Now what I'm about to say may sound like ramblings, and indeed it might be, but bear with me.
It seems to me that beauty and mathematics are heavily linked. Our perception of a beautiful piece of music quite often tends to have a wonderful mathematical symetry to it, Mozart's pieces for instance are so close to mathematical perfection that it's almost creepy. There's something in this mathetmatical consistency that resonates with our brain on some level. Further, people are generally considered more beautiful if their facial, and body symetry have a mathemetical consistency. That does not mean that there has to be perfect symetry, in fact we seem to prefer the flaws. We do not find square headed robots beautiful, even though their geometrical shapes are perfect. Nor do we find music that is "perfect" to be beautiful, without the flaws it's simple "too perfect".

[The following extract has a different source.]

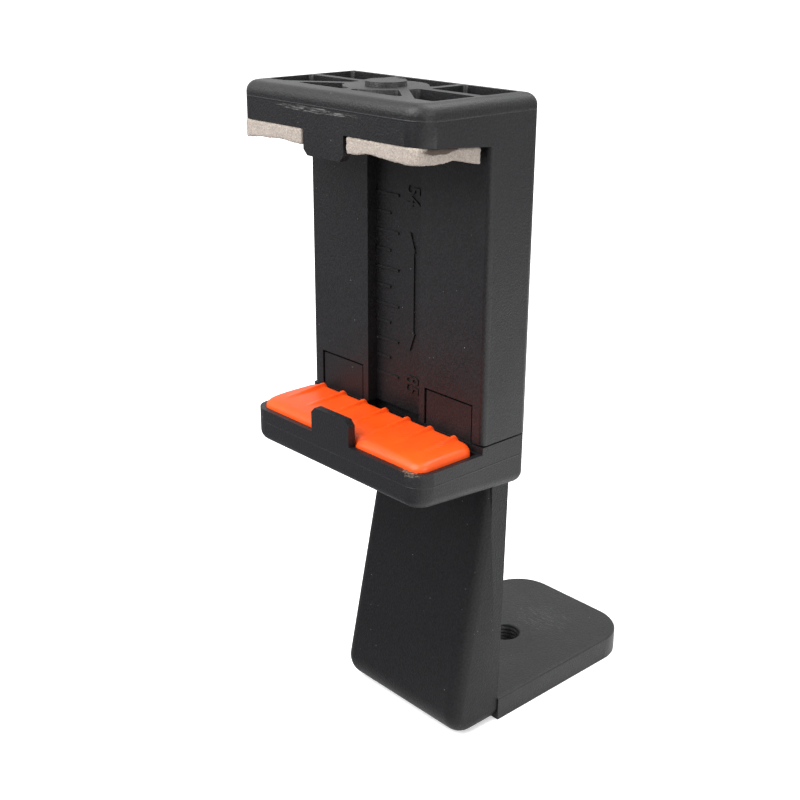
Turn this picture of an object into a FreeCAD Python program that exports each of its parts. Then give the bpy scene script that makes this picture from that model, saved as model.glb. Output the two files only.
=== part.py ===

Beauty however is a creation of our brain, without the perception of beauty there would be no beauty so to speak. Although we can in most likelyhood use mathematics as a general guide for beauty we also know that beauty can be "created". In certain social psychology theories (too lazy to find them atm, sorry), it is believed that familiarity can cause "love" and a perception of "beauty". Perhaps our brain is designed to find mathematical consistencies in everything around us, and through repeat exposure to people, shapes etc, we little by little find them more beautiful as time passes. Our brain could simply be desperate to find these consistencies, which could also explain why many consider "celebrities" to be more "beautiful" than ordinary folk (although in most cases they simply are ordinary folk).
It would make sense in my opinion that the tool we've decided is the most elegant and sophisticated form of understanding the world, mathematics, is also what guides our perception of beauty. At some level our brain chemistry responds to this mathemtical perfection (or near perfection).